#### [Supplied material]
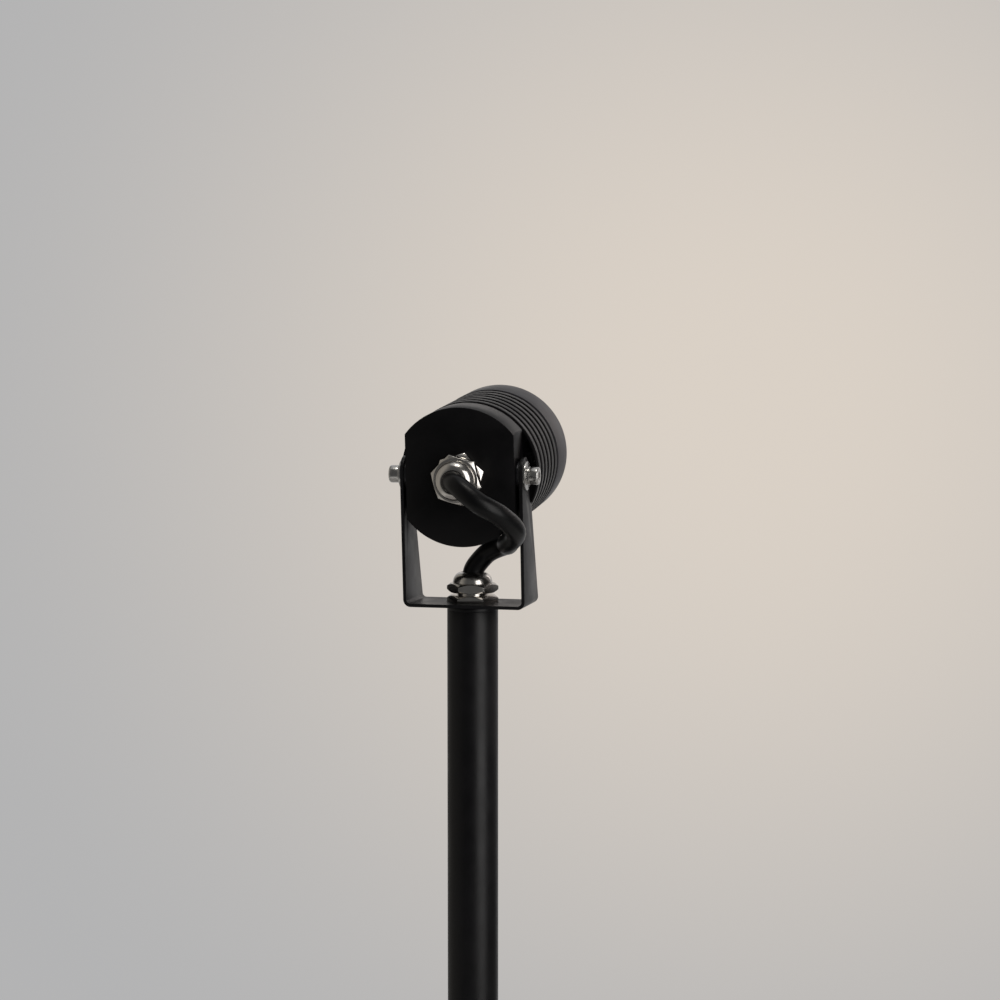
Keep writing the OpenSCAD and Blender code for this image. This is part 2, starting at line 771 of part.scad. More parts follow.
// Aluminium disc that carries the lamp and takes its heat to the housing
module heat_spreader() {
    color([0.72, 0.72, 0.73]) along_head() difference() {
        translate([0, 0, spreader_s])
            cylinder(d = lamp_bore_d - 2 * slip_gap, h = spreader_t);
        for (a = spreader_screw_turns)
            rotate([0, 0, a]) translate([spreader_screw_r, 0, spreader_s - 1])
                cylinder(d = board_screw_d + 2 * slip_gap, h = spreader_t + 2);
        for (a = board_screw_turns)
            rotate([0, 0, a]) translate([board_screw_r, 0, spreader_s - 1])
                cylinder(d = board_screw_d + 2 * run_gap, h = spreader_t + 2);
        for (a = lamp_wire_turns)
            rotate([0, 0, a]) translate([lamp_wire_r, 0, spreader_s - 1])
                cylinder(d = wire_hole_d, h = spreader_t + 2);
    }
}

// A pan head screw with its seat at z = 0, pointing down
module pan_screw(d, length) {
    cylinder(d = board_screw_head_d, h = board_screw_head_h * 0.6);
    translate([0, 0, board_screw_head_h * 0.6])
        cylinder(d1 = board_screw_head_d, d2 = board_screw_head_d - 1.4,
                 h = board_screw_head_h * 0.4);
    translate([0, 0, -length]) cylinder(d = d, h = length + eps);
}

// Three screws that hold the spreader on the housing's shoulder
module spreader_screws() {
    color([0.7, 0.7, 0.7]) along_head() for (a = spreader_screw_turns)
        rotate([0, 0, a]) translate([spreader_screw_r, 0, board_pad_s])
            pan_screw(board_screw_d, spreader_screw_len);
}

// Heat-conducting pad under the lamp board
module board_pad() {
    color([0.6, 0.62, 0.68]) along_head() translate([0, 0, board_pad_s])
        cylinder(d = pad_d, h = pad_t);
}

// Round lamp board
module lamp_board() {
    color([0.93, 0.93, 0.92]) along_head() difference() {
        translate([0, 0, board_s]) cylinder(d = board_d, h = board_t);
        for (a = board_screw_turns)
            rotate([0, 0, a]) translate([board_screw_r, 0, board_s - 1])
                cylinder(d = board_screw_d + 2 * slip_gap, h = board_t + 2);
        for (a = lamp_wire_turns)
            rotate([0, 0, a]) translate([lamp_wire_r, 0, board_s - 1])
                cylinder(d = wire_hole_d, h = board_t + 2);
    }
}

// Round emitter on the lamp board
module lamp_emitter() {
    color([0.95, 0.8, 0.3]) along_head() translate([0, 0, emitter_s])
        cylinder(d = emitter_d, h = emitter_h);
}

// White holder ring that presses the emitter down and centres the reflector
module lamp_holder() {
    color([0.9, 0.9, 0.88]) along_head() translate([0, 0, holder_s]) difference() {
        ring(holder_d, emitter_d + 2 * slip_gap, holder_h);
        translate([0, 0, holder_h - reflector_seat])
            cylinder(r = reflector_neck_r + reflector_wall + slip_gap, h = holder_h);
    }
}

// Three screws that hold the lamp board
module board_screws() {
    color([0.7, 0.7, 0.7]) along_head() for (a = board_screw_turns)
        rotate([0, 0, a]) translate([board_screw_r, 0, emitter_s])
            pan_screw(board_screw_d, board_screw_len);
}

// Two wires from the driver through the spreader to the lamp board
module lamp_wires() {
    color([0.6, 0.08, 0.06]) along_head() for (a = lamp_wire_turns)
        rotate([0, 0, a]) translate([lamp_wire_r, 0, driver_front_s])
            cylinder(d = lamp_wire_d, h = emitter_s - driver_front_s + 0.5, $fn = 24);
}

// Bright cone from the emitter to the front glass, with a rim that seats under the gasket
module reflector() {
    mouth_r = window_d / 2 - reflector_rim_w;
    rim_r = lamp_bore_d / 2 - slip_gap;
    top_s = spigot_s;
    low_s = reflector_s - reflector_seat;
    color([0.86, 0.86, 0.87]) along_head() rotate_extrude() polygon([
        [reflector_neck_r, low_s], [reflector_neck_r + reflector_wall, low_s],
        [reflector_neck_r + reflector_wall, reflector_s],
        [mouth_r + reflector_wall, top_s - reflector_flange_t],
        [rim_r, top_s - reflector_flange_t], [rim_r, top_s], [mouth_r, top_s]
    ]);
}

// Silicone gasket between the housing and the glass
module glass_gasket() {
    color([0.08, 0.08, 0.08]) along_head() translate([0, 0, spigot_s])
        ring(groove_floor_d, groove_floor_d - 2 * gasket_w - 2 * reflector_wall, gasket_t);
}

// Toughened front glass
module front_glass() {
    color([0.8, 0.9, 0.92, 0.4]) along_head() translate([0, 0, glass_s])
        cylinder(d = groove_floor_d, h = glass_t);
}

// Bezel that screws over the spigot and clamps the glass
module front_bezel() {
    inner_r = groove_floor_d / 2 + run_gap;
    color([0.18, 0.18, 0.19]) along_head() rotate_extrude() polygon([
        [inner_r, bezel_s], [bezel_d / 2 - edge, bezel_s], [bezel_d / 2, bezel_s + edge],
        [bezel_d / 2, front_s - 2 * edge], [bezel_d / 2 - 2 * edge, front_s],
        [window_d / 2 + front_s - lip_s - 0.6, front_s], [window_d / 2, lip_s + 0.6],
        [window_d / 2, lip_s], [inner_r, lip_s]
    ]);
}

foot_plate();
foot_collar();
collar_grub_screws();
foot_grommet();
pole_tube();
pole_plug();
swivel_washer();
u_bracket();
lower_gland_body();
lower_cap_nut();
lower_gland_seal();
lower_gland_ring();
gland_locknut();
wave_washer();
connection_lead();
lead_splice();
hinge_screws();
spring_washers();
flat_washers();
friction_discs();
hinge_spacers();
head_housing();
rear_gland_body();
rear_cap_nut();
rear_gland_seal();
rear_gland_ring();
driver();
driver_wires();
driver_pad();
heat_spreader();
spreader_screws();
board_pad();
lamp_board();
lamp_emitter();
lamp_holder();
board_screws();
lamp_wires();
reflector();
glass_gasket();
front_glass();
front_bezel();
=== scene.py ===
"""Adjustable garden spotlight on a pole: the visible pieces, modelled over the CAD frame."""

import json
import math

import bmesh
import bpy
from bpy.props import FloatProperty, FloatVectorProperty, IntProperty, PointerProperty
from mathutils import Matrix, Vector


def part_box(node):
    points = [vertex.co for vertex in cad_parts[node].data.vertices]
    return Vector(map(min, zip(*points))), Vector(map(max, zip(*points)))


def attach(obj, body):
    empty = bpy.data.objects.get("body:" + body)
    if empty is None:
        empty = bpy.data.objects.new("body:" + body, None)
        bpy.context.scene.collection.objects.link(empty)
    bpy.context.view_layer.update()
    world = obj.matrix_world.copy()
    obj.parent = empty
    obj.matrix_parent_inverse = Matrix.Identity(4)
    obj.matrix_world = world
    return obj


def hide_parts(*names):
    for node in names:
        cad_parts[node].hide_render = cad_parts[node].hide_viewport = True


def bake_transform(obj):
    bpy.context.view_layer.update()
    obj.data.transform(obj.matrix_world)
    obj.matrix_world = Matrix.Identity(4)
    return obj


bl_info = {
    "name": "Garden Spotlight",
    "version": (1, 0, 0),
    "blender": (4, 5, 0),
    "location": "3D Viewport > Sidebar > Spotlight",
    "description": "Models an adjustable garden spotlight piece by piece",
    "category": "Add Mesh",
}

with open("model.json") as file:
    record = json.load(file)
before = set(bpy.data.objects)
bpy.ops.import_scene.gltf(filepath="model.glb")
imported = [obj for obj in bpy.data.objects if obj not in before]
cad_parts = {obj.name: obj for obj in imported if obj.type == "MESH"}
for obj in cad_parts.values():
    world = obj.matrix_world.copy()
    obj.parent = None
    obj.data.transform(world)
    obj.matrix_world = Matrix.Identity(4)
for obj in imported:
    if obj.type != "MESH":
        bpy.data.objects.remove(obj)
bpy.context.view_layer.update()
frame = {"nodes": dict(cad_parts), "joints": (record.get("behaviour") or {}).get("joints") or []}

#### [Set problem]
Extract the run of lines that opens with the line containing "foot_plate();" and closes with the line containing "record = json.load(file)"; reproduce it exactly and add nothing.

#### [The reply]
foot_plate();
foot_collar();
collar_grub_screws();
foot_grommet();
pole_tube();
pole_plug();
swivel_washer();
u_bracket();
lower_gland_body();
lower_cap_nut();
lower_gland_seal();
lower_gland_ring();
gland_locknut();
wave_washer();
connection_lead();
lead_splice();
hinge_screws();
spring_washers();
flat_washers();
friction_discs();
hinge_spacers();
head_housing();
rear_gland_body();
rear_cap_nut();
rear_gland_seal();
rear_gland_ring();
driver();
driver_wires();
driver_pad();
heat_spreader();
spreader_screws();
board_pad();
lamp_board();
lamp_emitter();
lamp_holder();
board_screws();
lamp_wires();
reflector();
glass_gasket();
front_glass();
front_bezel();
=== scene.py ===
"""Adjustable garden spotlight on a pole: the visible pieces, modelled over the CAD frame."""

import json
import math

import bmesh
import bpy
from bpy.props import FloatProperty, FloatVectorProperty, IntProperty, PointerProperty
from mathutils import Matrix, Vector


def part_box(node):
    points = [vertex.co for vertex in cad_parts[node].data.vertices]
    return Vector(map(min, zip(*points))), Vector(map(max, zip(*points)))


def attach(obj, body):
    empty = bpy.data.objects.get("body:" + body)
    if empty is None:
        empty = bpy.data.objects.new("body:" + body, None)
        bpy.context.scene.collection.objects.link(empty)
    bpy.context.view_layer.update()
    world = obj.matrix_world.copy()
    obj.parent = empty
    obj.matrix_parent_inverse = Matrix.Identity(4)
    obj.matrix_world = world
    return obj


def hide_parts(*names):
    for node in names:
        cad_parts[node].hide_render = cad_parts[node].hide_viewport = True


def bake_transform(obj):
    bpy.context.view_layer.update()
    obj.data.transform(obj.matrix_world)
    obj.matrix_world = Matrix.Identity(4)
    return obj


bl_info = {
    "name": "Garden Spotlight",
    "version": (1, 0, 0),
    "blender": (4, 5, 0),
    "location": "3D Viewport > Sidebar > Spotlight",
    "description": "Models an adjustable garden spotlight piece by piece",
    "category": "Add Mesh",
}

with open("model.json") as file:
    record = json.load(file)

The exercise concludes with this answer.